Battalion Wars sports a decidedly cartoony look that we find appealing. The title's levels are filled with landscape curves and decorated with vegetation such as grass and trees. Soldiers animate fluidly and land vehicles skid and bounce in every direction. There are even some extra bells and whistles. The game utilizes an extremely impressive particle effects system so that when vehicles explode they erupt into chunks of fire that showers the landscapes. Water transparencies add flair to the surrounding oceans. And the game runs in both progressive-scan and 16x9 widescreen modes, which is sure to please gamers with appropriate high-definition sets. Kuju's game doesn't always impress in screenshots because frankly some of the world and character textures in the game are on the low resolution side and therefore lack detail. But it makes up for this drawback in motion, where it runs for the most part at a steady 30 frames per second.

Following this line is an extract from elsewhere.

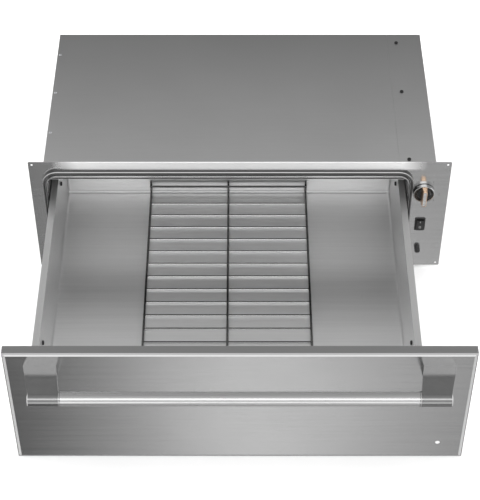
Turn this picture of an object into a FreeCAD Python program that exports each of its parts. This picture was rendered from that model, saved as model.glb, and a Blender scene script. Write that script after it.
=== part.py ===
import FreeCAD, Part
import math
import os

# Built-in 30 inch warming drawer, standing open.
# Millimetres. X runs to the right of someone facing the drawer, Y runs back into the cabinet, Z runs up.
# Pieces are drawn with Y = 0 on the face flange's front and Z = 0 on its bottom edge.
# The pieces of the drawer are drawn shut. Saving moves each body to its place with the drawer pulled out,
# and moves the origin to the middle of the flange's four screw holes.

V = FreeCAD.Vector

# Sheet metal and the gaps between pieces
SHEET = 0.8
BEND_R = 5.0
FOLD = 12.0
RUN_GAP = 0.05
HOLE_GAP = 0.1

# Face flange
FLANGE_W = 755.65
FLANGE_H = 266.7
FLANGE_T = 1.2
FLANGE_CORNER_R = 2.0
SCREW_INSET = 6.6
SCREW_HOLE_R = 2.1

# Casing behind the flange, with its top sloping down at the back
CASING_W = FLANGE_W - 2 * 24.325
CASING_BASE = 16.0
CASING_TOP = FLANGE_H - 21.7
CASING_FLAT = 390.0
CASING_DEPTH = 590.0
CASING_BACK = 86.0
FRONT_FOLD = 7.5
SEAM_GAP = 0.4

# Opening in the flange and the cavity behind it. The control bay is the space right of the cavity.
BAY_W = 49.0
OPEN_TOP = FLANGE_H - 38.7
OPEN_BOTTOM = 19.0
OPEN_R = 18.0
OPEN_DEPTH = 6.0
EDGE_R = 2.0
LINER_SIDE_GAP = 5.2
LINER_TOP = OPEN_TOP - 8.5
LINER_FLOOR = 25.0
LINER_BACK_GAP = 10.0
LINER_FOLD = 5.0
SLOPE_AIR = 1.2

# Rail under the seam of the covers
SEAM_IN = 17.0
RAIL_IN = 1.5
RAIL_TOP = 32.0
RAIL_FOOT = 14.0

# Fasteners
FASTENER_R = 1.5
HEAD_R = 3.4
HEAD_H = 1.6
HEAD_FLAT = 0.6
SHANK = 7.0
PAN_SHANK = 8.5
PAN_HEAD_R = 4.0
PAN_HEAD_H = 3.2
RIVET_HEAD_R = 2.4
RIVET_IN = 5.5
RIVET_Y = (103.0, 215.0, 327.0)
COVER_SCREW_IN = 17.8
COVER_SCREW_Y = (31.0, 218.0, 364.0)
REAR_SCREW_RISE = 40.0

# Rear panel
VENT_L = 40.0
VENT_H = 5.0
VENT_PITCH = 56.0
VENT_COUNT = 9
VENT_Z = 62.0
GLAND_IN = 27.5
GLAND_Z = 62.0
GLAND_R = 10.0
GLAND_BORE = 4.0
GLAND_LIP = 3.0
GLAND_FRONT = 5.0
GLAND_BACK = 12.0

# Insulation
BLANKET_GAP = 0.2
BLANKET_R = 4.0

# Heating element under the pan
ELEMENT_R = 3.25
ELEMENT_Z = 34.0
ELEMENT_BEND = 25.0
ELEMENT_RUNS = (480.0, 350.0, 240.0, 110.0)
ELEMENT_RETURN = 440.0
ELEMENT_LEFT_IN = 62.5
ELEMENT_RIGHT_IN = 59.5
ELEMENT_INNER_IN = 119.5
ELEMENT_TAIL = 14.0
COLLAR_R = 6.0
COLLAR_L = 7.0
PLATE_T = 1.5
PLATE_HALF_H = 8.0
PLATE_MARGIN = 10.0
PLATE_R = 6.0
BEAD_L = 5.0
PIN_R = 1.6
PIN_L = 12.0
CLIP_W = 10.0
CLIP_T = 1.2
CLIP_IN = (85.0, 325.0)

# Thermal cutout on the bay side of the cavity wall
CUTOUT_Y = 330.0
CUTOUT_Z = 120.0
CUTOUT_R = 7.5
CUTOUT_H = 9.0
CUTOUT_CAP_R = 6.0
CUTOUT_CAP_H = 3.0
CUTOUT_EAR = 12.0

# Blade terminals
BLADE_T = 0.8
BLADE_W = 6.0
BLADE_L = 8.0
BLADE_SPACE = 7.2

# Door seal around the opening
SEAL_W = 7.0
SEAL_DEPTH = 10.0
SEAL_RISE = 19.7
SEAL_R = 28.0
SEAL_CROWN = 2.94
SEAL_GAP = 0.3

# Drawer pan
SIDE_SPACE = 12.7
PAN_FLOOR = 45.0
PAN_RIM = 179.0
PAN_BACK_GAP = 14.1
RIM_GAP = 2.0
RIM_LIP = 5.0
PAN_AIR = 3.0
PAN_SCREW_IN = (80.6, 6.0)
PAN_SCREW_RISE = (0.0, 4.5)
TRAVEL = 413.1

# Front panel
PANEL_SHY = 0.05
PANEL_BOTTOM = -8.8
PANEL_TOP = FLANGE_H - 1.5
PANEL_T = 17.0
SKIN_T = 1.2
BEVEL_W = 6.0
BEVEL_D = 2.2
INNER_T = 1.0
INNER_GAP = 0.1
POCKET_T = 0.8
POCKET_LEFT = 0.8
POCKET_RIGHT = 5.5
POCKET_RISE = 3.5
POCKET_BOTTOM = 22.0
POCKET_R = 4.0

# Slides
SLIDE_Z = 147.0
SLIDE_H = 35.0
SLIDE_FRONT = 15.0
SLIDE_L = 465.0
SLIDE_T = 1.2
OUTER_LIP = 0.9
OUTER_DEPTH = 9.4
MID_T = 1.0
MID_LIP = 0.6
MID_START = 2.4
MID_END = 9.2
MID_SHORT = 5.0
INNER_START = 4.6
INNER_LONG = 4.0
BALL_R = 1.5
BALL_CENTRE = 6.2
BALL_GAP = 0.1
BALL_PITCH = 16.0
BALL_COUNT = 3
CAGE_T = 0.8
CAGE_END = 4.0

# Wire rack
WIRE_R = 2.0
RACK_W = 300.0
RACK_SHIFT = -0.8
RACK_PITCH = 31.75
RACK_RISE = 26.0
RACK_FRONT_GAP = 20.0
RACK_BACK_GAP = 1.2
WELD_GAP = 0.02
RACK_BEND = 6.0
END_WIRE = 0.6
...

Although the game only features 20 missions, they should last most players a reasonable amount of time and there is a reason to re-play them. Kuju has developed a grading system for each stage and only gamers who gain top scores for each mission will be able to unlock up to four additional levels. It's one thing to scrape by a level with a C grade. It's another thing entirely to score an A or better.
We don't normally consider what games are missing when we review them, but most players will expect that Battalion Wars comes complete with a multiplayer mode and the sad truth is that it doesn't, which is disappointing. This omission is doubly unfortunate because the game began its life as a sequel to Advance Wars, which has a proven multiplayer offering, and because it originally featured one, but the mode was later axed.